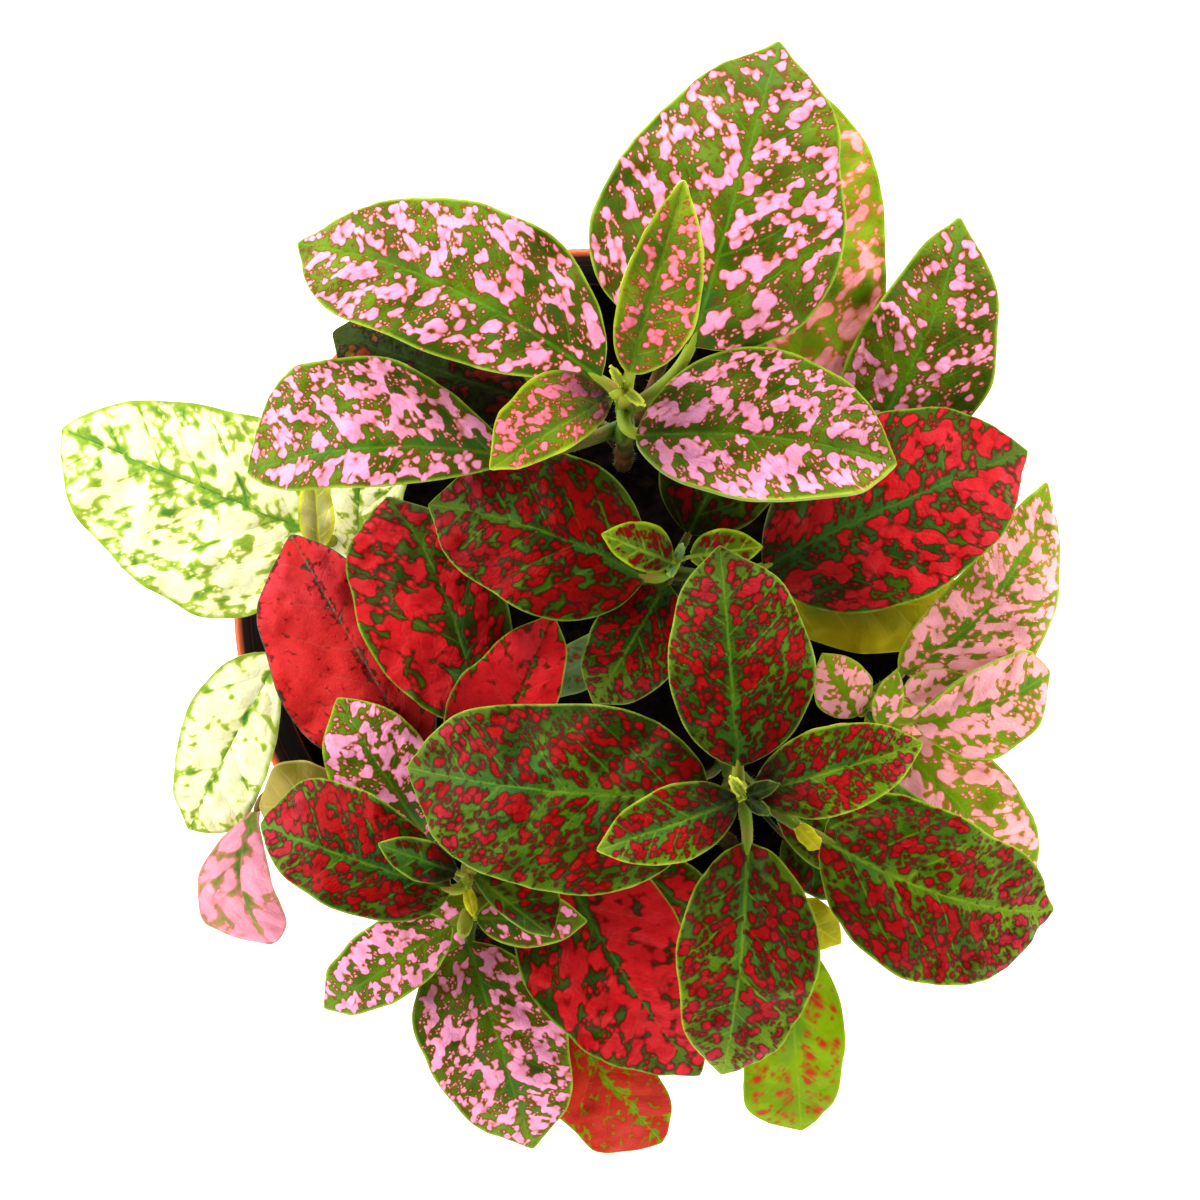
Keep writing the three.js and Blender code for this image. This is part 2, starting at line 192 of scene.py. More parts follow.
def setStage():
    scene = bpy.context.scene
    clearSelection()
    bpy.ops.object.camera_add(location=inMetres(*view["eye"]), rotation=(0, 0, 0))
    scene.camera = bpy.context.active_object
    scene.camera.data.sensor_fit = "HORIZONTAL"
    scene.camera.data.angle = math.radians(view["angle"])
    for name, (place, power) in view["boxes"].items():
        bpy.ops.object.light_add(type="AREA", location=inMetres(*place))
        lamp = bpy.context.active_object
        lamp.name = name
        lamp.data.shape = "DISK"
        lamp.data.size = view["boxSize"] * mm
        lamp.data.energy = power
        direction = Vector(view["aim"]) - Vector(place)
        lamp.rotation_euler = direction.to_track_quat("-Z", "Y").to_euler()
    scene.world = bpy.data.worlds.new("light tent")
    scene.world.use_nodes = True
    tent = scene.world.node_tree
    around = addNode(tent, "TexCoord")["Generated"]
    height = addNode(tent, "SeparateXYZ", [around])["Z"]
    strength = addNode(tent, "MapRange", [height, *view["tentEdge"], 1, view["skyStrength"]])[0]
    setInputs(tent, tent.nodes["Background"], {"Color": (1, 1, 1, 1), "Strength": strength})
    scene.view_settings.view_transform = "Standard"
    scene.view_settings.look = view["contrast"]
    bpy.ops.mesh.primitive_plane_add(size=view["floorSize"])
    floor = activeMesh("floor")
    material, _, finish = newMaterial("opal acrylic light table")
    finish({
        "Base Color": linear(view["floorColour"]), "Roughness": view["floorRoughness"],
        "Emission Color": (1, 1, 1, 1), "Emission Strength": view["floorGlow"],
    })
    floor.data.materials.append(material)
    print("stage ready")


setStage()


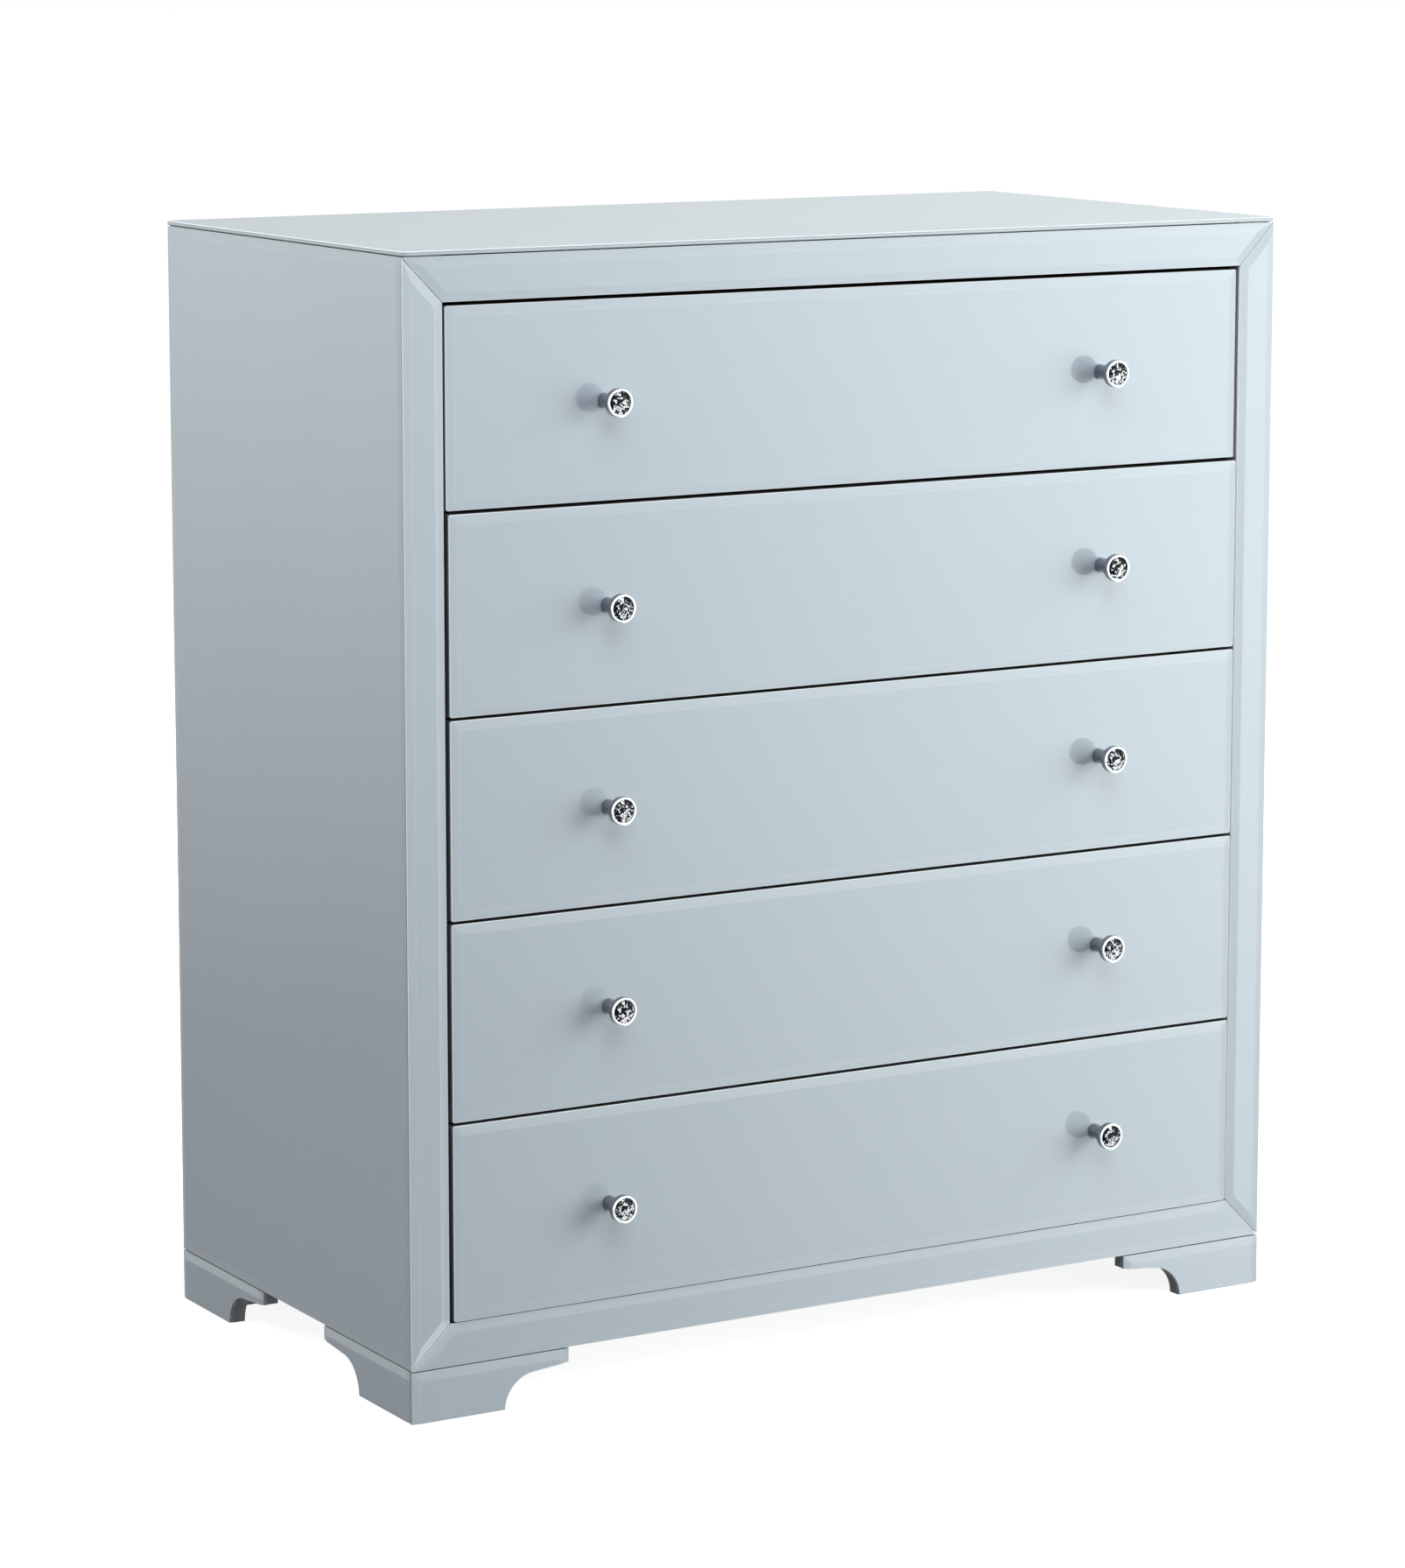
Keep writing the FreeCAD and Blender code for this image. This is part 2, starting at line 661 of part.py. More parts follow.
_ _ _ _ _
▸ **REQUIREMENTS**
Gather, from the listing above, every line carrying the word "this".

▸ **THE RESULT**
Keep writing the three.js and Blender code for this image. This is part 2, starting at line 192 of scene.py. More parts follow.
Keep writing the FreeCAD and Blender code for this image. This is part 2, starting at line 661 of part.py. More parts follow.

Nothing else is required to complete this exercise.